Repeat only the lines from the line containing "const cuff = new THREE.Group();" through the line containing "obj.parent = None", both included, exactly as they stand.

__Supplied records__.
★ ★ ★ ★ ★
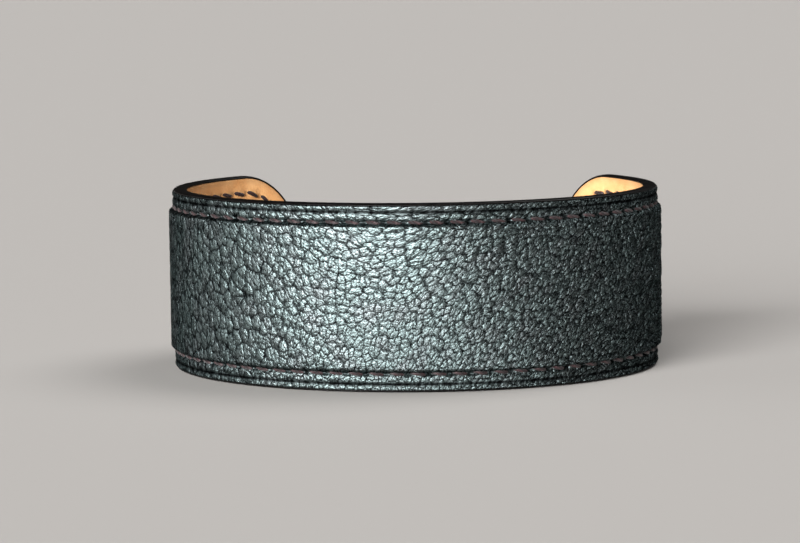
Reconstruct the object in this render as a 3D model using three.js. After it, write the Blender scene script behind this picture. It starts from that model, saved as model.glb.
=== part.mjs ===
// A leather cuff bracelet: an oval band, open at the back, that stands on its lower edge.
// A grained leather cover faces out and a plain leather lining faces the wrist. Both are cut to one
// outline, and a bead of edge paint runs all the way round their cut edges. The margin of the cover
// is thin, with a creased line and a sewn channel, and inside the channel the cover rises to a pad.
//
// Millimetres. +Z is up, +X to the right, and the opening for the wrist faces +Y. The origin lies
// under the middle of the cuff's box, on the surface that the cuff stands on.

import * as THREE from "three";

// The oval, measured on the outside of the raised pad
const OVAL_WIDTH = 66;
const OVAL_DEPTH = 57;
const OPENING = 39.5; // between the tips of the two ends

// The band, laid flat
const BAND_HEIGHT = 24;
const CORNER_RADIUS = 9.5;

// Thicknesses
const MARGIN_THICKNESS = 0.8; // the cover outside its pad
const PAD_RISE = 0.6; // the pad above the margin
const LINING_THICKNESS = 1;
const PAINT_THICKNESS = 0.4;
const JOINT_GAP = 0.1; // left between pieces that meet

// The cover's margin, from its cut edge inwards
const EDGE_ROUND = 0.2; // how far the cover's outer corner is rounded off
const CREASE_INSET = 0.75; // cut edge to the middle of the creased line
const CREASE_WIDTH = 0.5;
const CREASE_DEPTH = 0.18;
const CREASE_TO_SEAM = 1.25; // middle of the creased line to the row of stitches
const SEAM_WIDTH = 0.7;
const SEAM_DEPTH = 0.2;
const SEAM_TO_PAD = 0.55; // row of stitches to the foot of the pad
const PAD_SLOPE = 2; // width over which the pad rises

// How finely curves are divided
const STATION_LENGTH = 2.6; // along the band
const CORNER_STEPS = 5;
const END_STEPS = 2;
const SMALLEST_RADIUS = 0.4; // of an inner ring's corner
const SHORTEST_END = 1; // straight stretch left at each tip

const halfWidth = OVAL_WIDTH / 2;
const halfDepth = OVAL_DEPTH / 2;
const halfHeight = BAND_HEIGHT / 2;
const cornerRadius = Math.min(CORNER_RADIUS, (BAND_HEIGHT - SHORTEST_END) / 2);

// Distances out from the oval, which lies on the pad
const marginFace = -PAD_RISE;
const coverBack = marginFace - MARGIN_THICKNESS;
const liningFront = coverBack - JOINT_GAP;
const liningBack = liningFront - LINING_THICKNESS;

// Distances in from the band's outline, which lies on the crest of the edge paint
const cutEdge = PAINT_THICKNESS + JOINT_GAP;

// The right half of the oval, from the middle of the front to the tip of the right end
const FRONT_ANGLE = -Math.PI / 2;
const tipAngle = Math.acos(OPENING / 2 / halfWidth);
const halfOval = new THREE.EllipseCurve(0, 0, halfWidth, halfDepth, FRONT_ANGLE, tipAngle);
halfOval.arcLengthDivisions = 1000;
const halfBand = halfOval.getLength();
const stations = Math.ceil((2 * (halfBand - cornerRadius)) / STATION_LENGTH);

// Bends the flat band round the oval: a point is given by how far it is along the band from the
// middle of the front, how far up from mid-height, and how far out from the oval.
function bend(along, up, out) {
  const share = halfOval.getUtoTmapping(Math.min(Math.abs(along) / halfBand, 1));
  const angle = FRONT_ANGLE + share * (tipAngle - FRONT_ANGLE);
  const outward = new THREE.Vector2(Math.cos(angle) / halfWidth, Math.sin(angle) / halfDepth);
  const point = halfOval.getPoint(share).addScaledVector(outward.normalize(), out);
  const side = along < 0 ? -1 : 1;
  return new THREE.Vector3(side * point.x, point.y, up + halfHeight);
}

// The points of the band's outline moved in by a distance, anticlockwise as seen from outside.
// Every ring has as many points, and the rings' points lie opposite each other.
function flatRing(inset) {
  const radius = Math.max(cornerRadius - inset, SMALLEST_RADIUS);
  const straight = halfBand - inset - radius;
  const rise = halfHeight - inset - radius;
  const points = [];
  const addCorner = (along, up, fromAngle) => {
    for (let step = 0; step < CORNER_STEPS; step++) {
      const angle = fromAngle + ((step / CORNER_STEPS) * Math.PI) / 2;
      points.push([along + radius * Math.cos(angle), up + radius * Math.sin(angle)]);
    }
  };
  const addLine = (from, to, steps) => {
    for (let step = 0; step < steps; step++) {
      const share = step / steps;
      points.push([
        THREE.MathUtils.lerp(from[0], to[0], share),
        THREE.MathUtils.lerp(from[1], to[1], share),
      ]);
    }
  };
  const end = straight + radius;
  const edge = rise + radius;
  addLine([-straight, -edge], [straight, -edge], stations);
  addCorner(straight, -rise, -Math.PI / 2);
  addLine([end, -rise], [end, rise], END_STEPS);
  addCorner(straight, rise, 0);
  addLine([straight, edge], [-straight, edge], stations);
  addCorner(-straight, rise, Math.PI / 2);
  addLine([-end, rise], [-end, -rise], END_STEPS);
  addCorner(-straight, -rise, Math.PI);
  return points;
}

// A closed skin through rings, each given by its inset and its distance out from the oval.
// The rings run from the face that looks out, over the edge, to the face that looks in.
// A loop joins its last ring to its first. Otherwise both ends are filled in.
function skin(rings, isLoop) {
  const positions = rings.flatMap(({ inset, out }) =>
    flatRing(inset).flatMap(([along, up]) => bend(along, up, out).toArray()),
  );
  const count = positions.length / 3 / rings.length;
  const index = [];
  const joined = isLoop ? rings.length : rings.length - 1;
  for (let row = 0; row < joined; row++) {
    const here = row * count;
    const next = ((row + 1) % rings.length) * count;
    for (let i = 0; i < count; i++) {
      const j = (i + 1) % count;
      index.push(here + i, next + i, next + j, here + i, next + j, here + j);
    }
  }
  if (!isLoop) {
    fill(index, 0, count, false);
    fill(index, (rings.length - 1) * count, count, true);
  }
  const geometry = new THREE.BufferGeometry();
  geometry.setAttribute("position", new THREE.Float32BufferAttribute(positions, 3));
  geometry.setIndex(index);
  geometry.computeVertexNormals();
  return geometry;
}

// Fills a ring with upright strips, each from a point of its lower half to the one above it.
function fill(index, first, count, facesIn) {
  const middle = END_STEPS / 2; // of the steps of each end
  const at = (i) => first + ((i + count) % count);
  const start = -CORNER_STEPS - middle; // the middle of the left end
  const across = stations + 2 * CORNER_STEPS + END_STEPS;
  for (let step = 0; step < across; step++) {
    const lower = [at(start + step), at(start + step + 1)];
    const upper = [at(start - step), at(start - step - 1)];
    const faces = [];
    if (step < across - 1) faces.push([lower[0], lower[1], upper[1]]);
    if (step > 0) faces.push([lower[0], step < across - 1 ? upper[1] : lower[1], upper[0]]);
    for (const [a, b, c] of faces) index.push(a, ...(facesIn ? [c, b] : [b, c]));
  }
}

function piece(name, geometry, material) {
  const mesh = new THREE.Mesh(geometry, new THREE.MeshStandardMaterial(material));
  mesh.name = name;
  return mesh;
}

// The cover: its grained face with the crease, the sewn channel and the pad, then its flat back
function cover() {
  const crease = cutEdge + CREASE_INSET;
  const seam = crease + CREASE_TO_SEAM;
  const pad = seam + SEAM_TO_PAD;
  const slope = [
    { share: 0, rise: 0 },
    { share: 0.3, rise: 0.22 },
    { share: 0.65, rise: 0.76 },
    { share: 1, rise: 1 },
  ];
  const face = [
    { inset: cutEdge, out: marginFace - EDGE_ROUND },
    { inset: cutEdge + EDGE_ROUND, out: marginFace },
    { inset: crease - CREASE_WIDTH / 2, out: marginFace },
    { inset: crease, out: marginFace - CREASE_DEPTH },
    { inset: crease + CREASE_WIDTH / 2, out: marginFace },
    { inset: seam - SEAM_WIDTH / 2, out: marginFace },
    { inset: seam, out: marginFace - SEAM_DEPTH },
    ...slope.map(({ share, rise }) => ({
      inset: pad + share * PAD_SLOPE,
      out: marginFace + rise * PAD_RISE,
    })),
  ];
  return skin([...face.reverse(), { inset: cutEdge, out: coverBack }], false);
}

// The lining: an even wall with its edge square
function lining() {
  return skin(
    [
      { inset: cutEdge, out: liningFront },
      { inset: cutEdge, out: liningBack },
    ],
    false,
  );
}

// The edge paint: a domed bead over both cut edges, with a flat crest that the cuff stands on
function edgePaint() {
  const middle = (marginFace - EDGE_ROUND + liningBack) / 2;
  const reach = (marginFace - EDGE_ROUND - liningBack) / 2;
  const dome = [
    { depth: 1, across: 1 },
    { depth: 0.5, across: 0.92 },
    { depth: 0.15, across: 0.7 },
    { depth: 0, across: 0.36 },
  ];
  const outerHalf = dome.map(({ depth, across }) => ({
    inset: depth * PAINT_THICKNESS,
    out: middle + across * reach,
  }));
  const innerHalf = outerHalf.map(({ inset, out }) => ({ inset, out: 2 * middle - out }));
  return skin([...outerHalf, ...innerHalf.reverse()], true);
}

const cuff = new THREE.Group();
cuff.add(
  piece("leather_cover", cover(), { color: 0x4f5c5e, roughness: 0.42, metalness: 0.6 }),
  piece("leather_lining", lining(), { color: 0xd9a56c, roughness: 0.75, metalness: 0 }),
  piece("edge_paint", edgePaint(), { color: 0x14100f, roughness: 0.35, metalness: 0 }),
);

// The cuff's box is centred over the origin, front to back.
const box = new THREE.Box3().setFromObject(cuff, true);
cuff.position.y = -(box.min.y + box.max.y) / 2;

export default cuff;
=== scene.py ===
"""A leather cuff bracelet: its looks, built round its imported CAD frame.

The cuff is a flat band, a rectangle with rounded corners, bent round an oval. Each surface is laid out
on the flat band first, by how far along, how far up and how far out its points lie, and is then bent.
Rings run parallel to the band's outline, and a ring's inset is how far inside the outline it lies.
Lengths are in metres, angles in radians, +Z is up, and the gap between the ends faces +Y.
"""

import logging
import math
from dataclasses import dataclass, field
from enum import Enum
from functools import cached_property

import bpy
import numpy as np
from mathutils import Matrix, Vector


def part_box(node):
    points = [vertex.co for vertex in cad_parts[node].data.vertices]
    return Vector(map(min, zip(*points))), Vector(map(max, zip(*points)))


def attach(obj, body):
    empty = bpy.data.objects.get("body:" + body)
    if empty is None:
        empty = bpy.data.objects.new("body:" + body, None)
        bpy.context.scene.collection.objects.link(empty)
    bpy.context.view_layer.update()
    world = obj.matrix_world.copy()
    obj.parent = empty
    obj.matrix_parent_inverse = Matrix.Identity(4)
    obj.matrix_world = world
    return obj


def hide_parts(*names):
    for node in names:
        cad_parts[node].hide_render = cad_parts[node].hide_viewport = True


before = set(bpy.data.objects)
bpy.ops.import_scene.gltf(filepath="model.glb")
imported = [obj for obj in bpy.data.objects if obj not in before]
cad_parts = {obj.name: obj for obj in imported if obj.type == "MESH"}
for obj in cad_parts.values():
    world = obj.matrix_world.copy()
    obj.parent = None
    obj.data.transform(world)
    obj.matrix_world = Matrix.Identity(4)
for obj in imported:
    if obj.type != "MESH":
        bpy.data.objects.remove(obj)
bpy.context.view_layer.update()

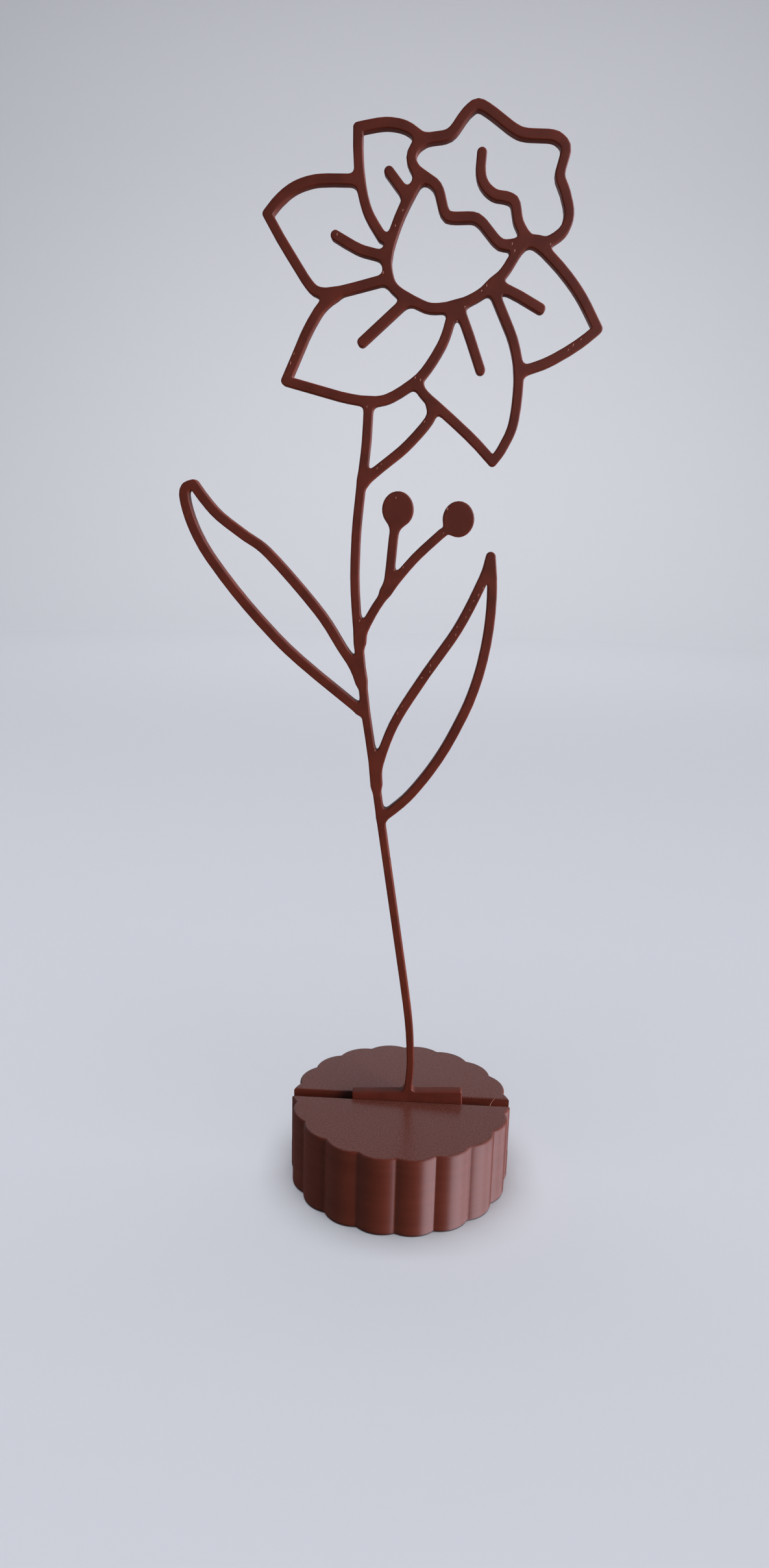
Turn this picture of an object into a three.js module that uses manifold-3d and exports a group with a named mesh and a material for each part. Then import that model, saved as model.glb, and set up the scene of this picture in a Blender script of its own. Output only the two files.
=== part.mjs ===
★ ★ ★ ★ ★
__Answer in full__.
const cuff = new THREE.Group();
cuff.add(
  piece("leather_cover", cover(), { color: 0x4f5c5e, roughness: 0.42, metalness: 0.6 }),
  piece("leather_lining", lining(), { color: 0xd9a56c, roughness: 0.75, metalness: 0 }),
  piece("edge_paint", edgePaint(), { color: 0x14100f, roughness: 0.35, metalness: 0 }),
);

// The cuff's box is centred over the origin, front to back.
const box = new THREE.Box3().setFromObject(cuff, true);
cuff.position.y = -(box.min.y + box.max.y) / 2;

export default cuff;
=== scene.py ===
"""A leather cuff bracelet: its looks, built round its imported CAD frame.

The cuff is a flat band, a rectangle with rounded corners, bent round an oval. Each surface is laid out
on the flat band first, by how far along, how far up and how far out its points lie, and is then bent.
Rings run parallel to the band's outline, and a ring's inset is how far inside the outline it lies.
Lengths are in metres, angles in radians, +Z is up, and the gap between the ends faces +Y.
"""

import logging
import math
from dataclasses import dataclass, field
from enum import Enum
from functools import cached_property

import bpy
import numpy as np
from mathutils import Matrix, Vector


def part_box(node):
    points = [vertex.co for vertex in cad_parts[node].data.vertices]
    return Vector(map(min, zip(*points))), Vector(map(max, zip(*points)))


def attach(obj, body):
    empty = bpy.data.objects.get("body:" + body)
    if empty is None:
        empty = bpy.data.objects.new("body:" + body, None)
        bpy.context.scene.collection.objects.link(empty)
    bpy.context.view_layer.update()
    world = obj.matrix_world.copy()
    obj.parent = empty
    obj.matrix_parent_inverse = Matrix.Identity(4)
    obj.matrix_world = world
    return obj


def hide_parts(*names):
    for node in names:
        cad_parts[node].hide_render = cad_parts[node].hide_viewport = True


before = set(bpy.data.objects)
bpy.ops.import_scene.gltf(filepath="model.glb")
imported = [obj for obj in bpy.data.objects if obj not in before]
cad_parts = {obj.name: obj for obj in imported if obj.type == "MESH"}
for obj in cad_parts.values():
    world = obj.matrix_world.copy()
    obj.parent = None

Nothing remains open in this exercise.